Getting to be a foreign exchange student is an opportunity few get the chance to experience, even less get to have a trip to the Capitol as part of their stay. Senior Borjan Georgievski from Skopje, North Macedonia, got to do both. 

“I feel like it’s at number one [favorite part of visit to the U.S.], most definitely,” Georgievski said. “Kids from around the world, sightseeing, the seminars, the work we did. By far the best trip I’ve had in my life so far, and I’m really thankful for everyone for it.”

Georgievski got his scholarship to come to America through the Kennedy-Lugar Youth Exchange and Study (YES) program. Along with the scholarship came another opportunity, a trip to take a fully-funded trip to Washington D.C. for a week of leadership and diplomatic skill-building seminars through the Department of State’s Civic Education Workshop (CEW). To get the CEW trip though, students have to be part of the YES program, write an essay and get a letter of recommendation. Out of the 500+ students that applied, Georgievski was one of 150 that was accepted.

“As a person that loves traveling and exchanging cultures, the chance to meet so many kids from different countries and just talk to them about how it is in their communities and stuff like that really uplifted my soul and really just brought so much joy to my face,” Georgievski said.

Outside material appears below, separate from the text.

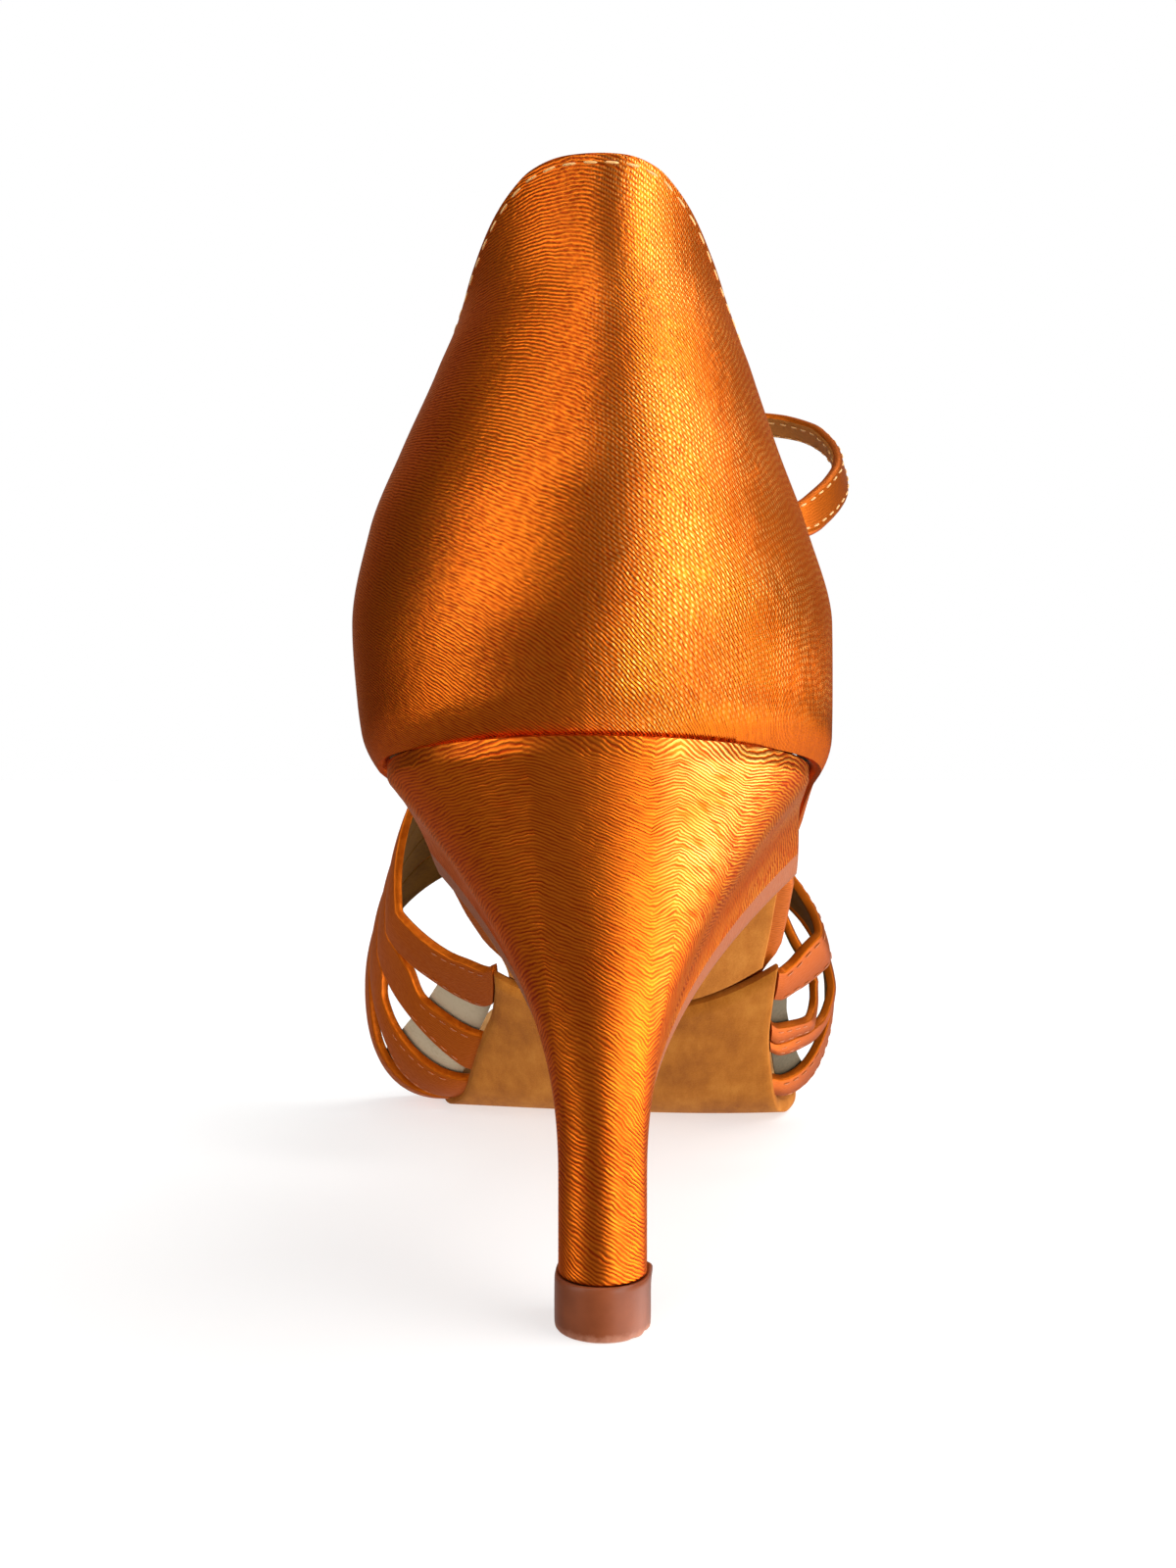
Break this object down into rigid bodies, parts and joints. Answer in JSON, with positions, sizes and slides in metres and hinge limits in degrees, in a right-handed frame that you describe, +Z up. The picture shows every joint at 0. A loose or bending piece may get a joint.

For the trip, Georgievski had to submit a letter of recommendation from a teacher at his host school. He chose his U.S. History teacher Dan Lamb. Lamb was glad to write the letter for Georgievski, even claiming Georgievski knows more about U.S. history than most Americans do.

“He said it was the ‘trip of his lifetime’ so I would imagine if he ever doubted himself of how much he wanted to be an American, now he truly wants to be an American,” Lamb said.

I feel like I gained a more open mind, a more generous heart, and a new and better way of leading other people.”

— Borjan Geogievski

While in D.C., Georgievski and the other students attended seminars and visited museums every day, spoke with State Department politicians and ambassadors and went to monuments all over the city. They gained new leadership and diplomatic skills to take and share with their countries back home. The students were assigned a mentor and group they were with for the trip, his mentor being Mr. Stewart. Georgievski came out of the experience feeling like a better leader and diplomat, more genuine and compassionate, with expanded horizons and a new way of thinking about things.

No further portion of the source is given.